* [SHORT PROBLEM]: Stop after the line containing "import Sketcher": print each line exactly from the first line of the listing up to that point.

* [RAW DATA]:
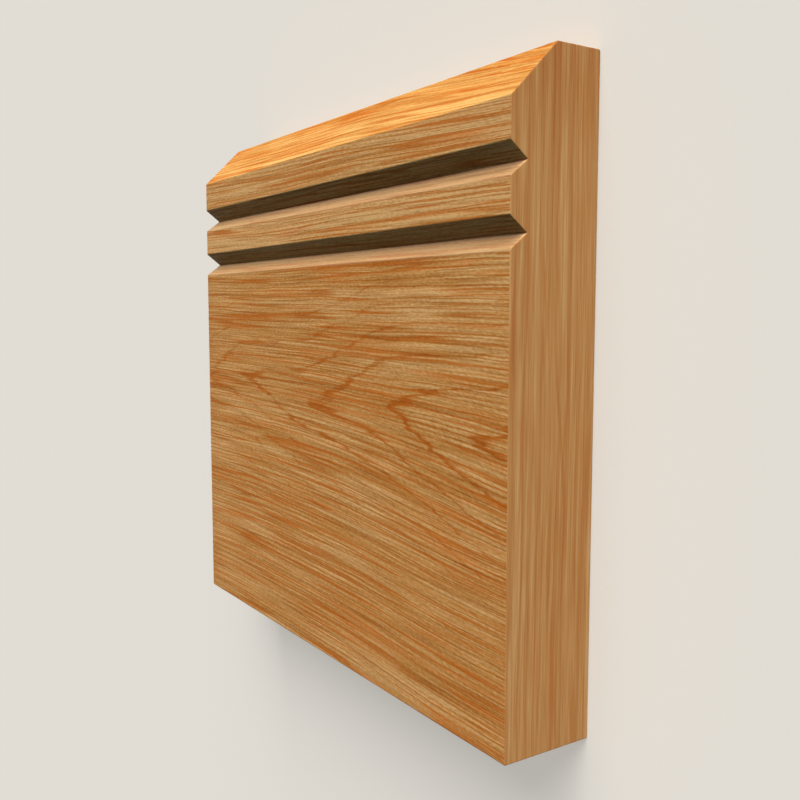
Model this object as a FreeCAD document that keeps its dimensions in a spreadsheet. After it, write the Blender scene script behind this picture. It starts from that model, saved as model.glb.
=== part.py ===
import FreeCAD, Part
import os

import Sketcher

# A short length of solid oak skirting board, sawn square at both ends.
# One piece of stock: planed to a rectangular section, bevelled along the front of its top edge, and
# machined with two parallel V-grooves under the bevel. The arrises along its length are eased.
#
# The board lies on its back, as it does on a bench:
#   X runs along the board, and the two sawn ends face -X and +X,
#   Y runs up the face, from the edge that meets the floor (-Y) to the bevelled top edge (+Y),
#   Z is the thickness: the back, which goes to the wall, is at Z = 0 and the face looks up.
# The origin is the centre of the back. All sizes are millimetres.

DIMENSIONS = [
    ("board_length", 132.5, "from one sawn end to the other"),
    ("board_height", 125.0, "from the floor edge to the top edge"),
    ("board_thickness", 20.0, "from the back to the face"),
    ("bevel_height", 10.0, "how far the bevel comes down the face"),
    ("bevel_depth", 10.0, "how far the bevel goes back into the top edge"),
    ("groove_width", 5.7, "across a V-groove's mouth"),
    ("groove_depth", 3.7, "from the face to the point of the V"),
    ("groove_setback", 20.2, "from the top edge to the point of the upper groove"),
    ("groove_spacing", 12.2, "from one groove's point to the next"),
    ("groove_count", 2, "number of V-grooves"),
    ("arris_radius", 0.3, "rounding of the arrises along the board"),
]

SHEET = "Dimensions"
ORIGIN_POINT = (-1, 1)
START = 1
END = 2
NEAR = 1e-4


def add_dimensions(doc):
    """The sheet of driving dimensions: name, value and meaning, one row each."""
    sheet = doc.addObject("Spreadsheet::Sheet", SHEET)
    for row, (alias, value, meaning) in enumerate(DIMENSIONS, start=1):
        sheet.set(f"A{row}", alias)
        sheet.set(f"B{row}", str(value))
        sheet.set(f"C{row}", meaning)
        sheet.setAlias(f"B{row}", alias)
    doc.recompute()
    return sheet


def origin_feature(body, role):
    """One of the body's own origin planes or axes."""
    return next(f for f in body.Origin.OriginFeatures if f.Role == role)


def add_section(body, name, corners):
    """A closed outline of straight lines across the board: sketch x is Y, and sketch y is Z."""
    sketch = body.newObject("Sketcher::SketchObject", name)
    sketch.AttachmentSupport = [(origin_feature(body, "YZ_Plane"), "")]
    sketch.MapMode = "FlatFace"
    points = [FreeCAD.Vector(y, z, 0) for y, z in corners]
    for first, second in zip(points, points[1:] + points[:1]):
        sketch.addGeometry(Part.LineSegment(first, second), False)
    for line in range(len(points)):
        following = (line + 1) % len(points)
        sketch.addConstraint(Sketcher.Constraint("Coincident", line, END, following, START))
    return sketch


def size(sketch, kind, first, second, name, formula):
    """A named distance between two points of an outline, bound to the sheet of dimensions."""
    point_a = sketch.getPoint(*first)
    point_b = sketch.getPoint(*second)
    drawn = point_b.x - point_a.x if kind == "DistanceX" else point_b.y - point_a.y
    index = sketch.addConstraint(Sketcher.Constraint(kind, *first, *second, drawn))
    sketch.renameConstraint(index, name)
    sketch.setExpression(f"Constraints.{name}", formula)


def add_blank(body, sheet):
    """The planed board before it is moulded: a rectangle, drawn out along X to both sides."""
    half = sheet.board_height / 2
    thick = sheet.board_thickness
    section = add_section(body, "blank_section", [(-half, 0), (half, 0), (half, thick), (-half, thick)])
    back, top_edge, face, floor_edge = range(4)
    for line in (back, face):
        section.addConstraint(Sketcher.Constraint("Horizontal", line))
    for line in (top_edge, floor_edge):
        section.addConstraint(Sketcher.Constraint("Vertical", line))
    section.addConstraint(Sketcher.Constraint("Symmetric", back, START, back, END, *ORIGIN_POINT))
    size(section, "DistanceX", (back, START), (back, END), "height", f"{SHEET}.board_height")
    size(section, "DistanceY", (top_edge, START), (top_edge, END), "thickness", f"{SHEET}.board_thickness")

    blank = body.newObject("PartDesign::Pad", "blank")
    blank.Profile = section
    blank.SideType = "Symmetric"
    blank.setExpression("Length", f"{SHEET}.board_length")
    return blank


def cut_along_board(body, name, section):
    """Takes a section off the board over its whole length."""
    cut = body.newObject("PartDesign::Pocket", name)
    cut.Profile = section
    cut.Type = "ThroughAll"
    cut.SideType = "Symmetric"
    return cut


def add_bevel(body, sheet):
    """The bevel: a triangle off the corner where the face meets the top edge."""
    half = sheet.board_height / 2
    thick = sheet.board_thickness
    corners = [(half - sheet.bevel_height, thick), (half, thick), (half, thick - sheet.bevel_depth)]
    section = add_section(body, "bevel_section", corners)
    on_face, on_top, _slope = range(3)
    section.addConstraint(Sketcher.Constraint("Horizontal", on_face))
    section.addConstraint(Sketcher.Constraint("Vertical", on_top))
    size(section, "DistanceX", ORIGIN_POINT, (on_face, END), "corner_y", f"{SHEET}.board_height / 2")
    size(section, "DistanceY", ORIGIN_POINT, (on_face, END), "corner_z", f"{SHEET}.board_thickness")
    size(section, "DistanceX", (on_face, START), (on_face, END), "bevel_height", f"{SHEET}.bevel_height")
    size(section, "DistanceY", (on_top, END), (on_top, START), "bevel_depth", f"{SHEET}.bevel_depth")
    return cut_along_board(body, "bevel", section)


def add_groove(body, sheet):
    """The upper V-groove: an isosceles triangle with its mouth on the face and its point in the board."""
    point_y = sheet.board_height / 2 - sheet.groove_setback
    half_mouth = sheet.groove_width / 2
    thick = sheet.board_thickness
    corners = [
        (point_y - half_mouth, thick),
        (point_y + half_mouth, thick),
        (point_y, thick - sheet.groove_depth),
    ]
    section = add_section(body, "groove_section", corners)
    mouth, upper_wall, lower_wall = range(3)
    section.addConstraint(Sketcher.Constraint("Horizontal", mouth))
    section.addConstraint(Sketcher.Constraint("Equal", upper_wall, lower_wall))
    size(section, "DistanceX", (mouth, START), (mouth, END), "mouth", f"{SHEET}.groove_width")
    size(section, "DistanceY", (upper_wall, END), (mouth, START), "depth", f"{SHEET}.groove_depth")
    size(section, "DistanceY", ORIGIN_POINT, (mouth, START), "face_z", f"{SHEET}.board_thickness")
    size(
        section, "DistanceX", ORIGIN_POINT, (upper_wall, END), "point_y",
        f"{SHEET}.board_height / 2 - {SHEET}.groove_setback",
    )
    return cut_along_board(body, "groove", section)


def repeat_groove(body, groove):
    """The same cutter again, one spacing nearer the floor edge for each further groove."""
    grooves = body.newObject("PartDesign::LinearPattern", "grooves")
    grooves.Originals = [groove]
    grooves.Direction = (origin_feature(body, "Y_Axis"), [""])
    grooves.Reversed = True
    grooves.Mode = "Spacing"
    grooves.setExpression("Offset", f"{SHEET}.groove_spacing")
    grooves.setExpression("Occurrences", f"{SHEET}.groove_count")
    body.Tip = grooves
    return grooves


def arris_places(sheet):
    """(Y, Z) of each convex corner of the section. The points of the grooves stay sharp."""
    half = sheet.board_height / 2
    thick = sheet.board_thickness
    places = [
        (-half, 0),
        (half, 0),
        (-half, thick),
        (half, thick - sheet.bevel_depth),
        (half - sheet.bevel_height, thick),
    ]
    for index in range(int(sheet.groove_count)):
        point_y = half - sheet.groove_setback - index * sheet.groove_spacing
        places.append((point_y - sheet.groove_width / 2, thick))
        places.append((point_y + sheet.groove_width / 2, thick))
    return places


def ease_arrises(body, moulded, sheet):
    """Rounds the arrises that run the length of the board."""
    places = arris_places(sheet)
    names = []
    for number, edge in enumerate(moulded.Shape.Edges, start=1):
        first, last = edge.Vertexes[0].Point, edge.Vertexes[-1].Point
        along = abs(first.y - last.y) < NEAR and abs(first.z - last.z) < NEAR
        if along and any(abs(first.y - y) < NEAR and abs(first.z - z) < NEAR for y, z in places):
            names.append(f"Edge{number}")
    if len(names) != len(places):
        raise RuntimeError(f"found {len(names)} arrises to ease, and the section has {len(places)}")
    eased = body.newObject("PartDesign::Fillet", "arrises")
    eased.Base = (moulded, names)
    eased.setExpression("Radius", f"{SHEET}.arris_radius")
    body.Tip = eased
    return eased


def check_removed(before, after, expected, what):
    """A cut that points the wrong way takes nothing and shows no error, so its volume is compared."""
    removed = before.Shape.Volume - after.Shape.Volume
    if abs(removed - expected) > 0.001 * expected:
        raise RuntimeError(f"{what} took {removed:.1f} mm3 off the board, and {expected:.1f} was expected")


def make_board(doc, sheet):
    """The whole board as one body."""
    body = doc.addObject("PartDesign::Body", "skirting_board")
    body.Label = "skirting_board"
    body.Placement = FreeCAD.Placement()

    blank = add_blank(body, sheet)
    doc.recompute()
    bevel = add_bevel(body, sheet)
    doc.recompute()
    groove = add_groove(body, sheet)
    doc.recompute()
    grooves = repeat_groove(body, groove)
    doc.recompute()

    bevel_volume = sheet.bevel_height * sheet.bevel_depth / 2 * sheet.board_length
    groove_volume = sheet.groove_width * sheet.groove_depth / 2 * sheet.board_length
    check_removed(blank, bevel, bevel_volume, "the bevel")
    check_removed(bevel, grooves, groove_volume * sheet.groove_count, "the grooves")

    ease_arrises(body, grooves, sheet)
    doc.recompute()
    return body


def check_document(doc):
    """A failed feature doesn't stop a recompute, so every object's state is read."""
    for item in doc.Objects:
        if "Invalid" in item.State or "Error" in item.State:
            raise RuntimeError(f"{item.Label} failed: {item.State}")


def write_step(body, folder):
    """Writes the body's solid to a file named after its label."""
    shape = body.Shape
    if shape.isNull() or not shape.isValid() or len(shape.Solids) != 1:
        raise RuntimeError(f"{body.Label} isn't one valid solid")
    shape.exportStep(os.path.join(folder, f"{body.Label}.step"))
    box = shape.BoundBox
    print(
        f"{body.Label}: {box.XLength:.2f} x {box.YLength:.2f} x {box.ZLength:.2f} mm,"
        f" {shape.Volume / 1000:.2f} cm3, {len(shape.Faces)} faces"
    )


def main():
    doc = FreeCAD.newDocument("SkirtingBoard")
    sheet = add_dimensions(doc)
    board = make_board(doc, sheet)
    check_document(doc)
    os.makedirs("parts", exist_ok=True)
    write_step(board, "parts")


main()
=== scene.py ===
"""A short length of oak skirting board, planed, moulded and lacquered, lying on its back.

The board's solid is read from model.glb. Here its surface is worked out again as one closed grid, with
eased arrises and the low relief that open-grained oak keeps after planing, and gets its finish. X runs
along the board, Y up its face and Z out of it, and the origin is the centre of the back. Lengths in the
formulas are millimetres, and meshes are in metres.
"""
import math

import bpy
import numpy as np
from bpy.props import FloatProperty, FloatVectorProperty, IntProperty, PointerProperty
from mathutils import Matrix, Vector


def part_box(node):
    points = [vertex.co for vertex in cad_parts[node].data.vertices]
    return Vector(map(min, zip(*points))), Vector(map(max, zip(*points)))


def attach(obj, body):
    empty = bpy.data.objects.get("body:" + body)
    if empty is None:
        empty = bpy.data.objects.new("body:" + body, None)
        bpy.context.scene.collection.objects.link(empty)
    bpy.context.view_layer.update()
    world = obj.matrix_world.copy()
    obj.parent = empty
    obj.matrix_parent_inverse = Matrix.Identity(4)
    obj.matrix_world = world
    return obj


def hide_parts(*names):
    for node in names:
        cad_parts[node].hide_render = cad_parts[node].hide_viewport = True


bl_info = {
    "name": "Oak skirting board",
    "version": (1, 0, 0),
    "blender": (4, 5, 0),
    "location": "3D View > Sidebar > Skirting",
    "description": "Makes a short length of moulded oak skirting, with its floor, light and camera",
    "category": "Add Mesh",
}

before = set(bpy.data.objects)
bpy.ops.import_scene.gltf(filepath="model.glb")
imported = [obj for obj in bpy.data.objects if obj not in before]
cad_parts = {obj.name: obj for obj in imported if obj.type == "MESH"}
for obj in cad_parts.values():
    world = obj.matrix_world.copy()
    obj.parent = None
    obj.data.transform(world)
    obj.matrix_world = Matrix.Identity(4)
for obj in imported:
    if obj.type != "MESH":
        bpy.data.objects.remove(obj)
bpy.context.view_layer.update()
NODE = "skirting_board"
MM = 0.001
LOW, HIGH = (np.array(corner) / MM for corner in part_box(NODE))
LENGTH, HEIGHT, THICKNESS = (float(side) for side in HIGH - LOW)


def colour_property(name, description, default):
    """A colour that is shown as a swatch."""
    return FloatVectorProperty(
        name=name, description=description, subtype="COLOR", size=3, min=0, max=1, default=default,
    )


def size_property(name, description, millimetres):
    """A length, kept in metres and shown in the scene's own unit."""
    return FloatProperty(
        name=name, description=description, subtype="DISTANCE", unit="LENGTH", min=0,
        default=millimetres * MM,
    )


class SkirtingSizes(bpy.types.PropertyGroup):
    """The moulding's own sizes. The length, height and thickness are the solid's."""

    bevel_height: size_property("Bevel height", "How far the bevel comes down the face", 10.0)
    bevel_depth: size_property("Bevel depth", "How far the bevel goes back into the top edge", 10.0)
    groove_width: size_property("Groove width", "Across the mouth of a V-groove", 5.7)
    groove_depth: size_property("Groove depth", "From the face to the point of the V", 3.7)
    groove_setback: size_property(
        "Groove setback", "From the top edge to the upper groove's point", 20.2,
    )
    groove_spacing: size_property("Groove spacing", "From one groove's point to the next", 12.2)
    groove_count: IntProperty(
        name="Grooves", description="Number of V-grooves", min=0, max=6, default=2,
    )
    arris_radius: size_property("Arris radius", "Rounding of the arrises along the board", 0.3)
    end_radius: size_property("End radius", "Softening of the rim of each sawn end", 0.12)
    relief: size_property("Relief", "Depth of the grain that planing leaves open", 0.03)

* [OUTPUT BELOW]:
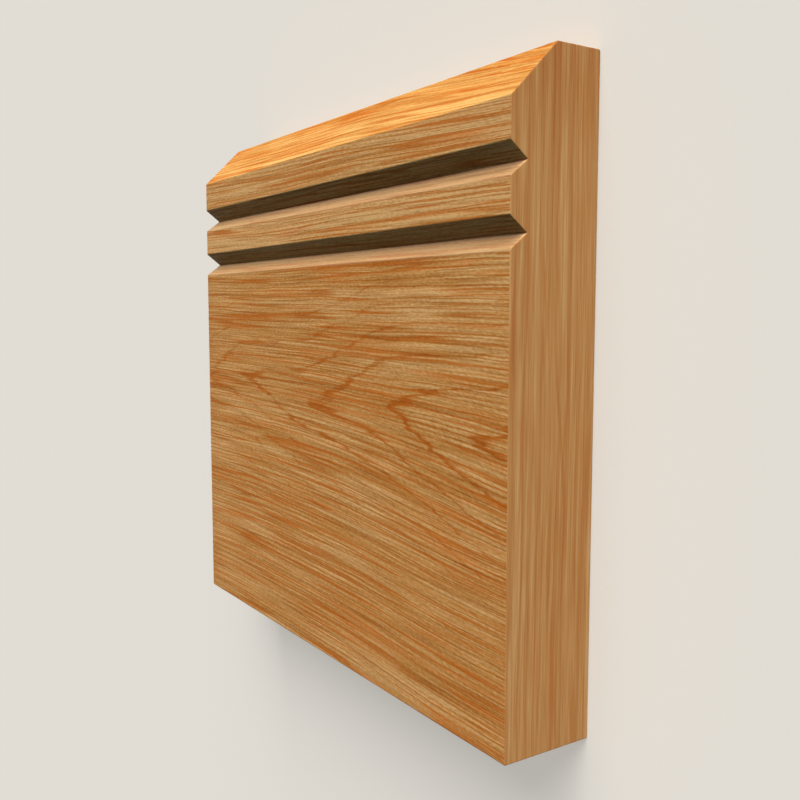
Model this object as a FreeCAD document that keeps its dimensions in a spreadsheet. After it, write the Blender scene script behind this picture. It starts from that model, saved as model.glb.
=== part.py ===
import FreeCAD, Part
import os

import Sketcher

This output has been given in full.